● Written problem
Below this line is the material. Write out only its lines from the one containing "Write the three.js" through the one containing "wasm.setup();", both kept, exactly.

● Input for this task
++++++++

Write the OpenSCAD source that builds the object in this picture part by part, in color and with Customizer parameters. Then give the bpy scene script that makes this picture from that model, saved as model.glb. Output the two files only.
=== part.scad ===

++++++++

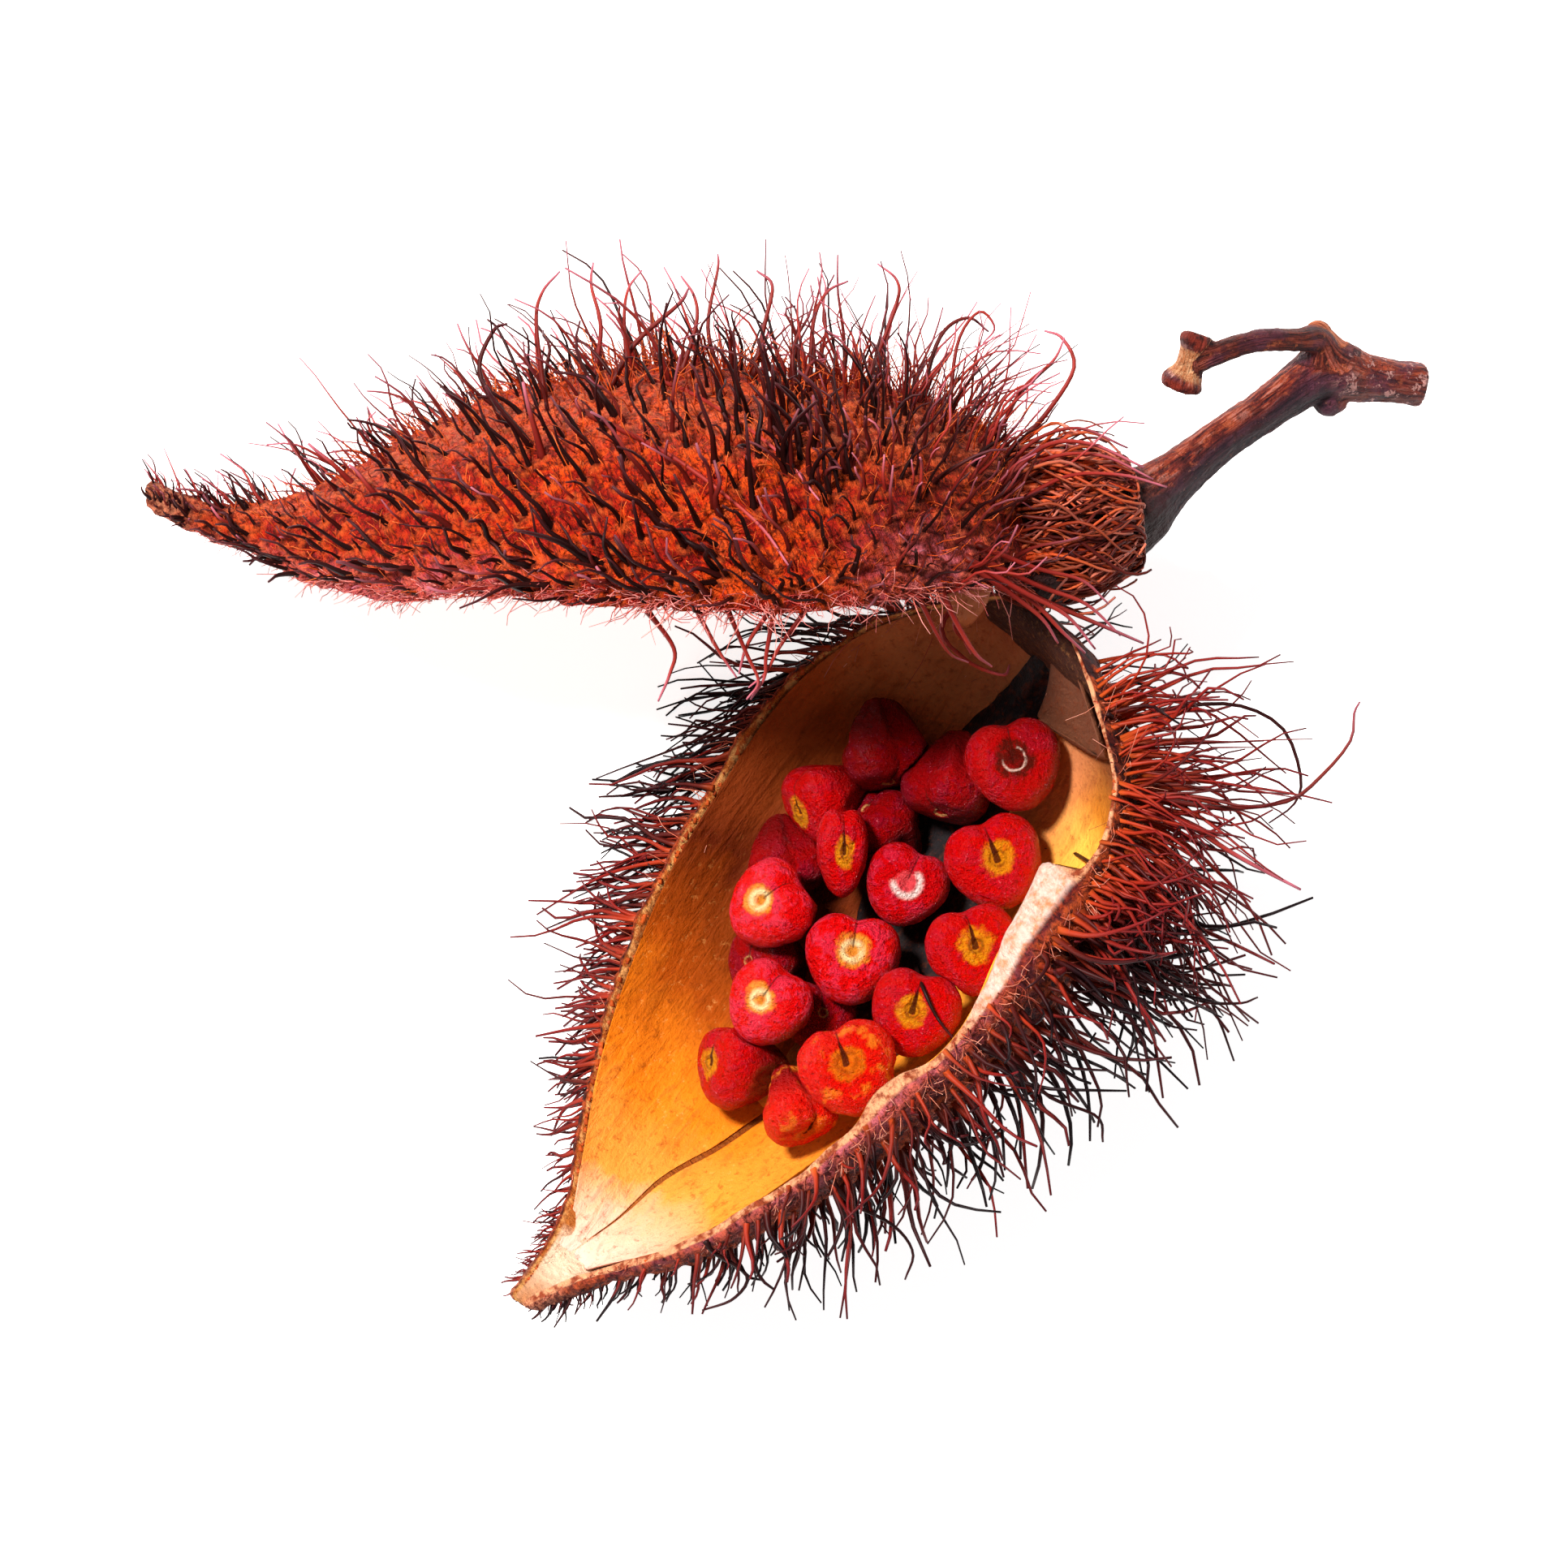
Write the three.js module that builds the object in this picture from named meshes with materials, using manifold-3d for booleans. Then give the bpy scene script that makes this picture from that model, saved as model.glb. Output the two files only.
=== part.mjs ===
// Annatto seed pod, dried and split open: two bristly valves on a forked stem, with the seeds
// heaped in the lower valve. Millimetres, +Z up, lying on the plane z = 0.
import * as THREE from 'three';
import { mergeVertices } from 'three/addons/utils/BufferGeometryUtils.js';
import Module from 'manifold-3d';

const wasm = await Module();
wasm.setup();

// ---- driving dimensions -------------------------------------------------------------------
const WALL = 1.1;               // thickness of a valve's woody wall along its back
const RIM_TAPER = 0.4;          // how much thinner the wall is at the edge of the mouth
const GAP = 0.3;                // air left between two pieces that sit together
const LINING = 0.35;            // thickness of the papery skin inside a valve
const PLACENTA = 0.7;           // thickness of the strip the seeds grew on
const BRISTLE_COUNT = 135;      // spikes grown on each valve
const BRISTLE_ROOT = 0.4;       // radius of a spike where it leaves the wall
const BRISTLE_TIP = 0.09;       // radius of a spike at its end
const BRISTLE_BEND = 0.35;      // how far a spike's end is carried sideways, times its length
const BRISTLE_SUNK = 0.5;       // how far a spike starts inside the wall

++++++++

● Output for this exercise
Write the three.js module that builds the object in this picture from named meshes with materials, using manifold-3d for booleans. Then give the bpy scene script that makes this picture from that model, saved as model.glb. Output the two files only.
=== part.mjs ===
// Annatto seed pod, dried and split open: two bristly valves on a forked stem, with the seeds
// heaped in the lower valve. Millimetres, +Z up, lying on the plane z = 0.
import * as THREE from 'three';
import { mergeVertices } from 'three/addons/utils/BufferGeometryUtils.js';
import Module from 'manifold-3d';

const wasm = await Module();
wasm.setup();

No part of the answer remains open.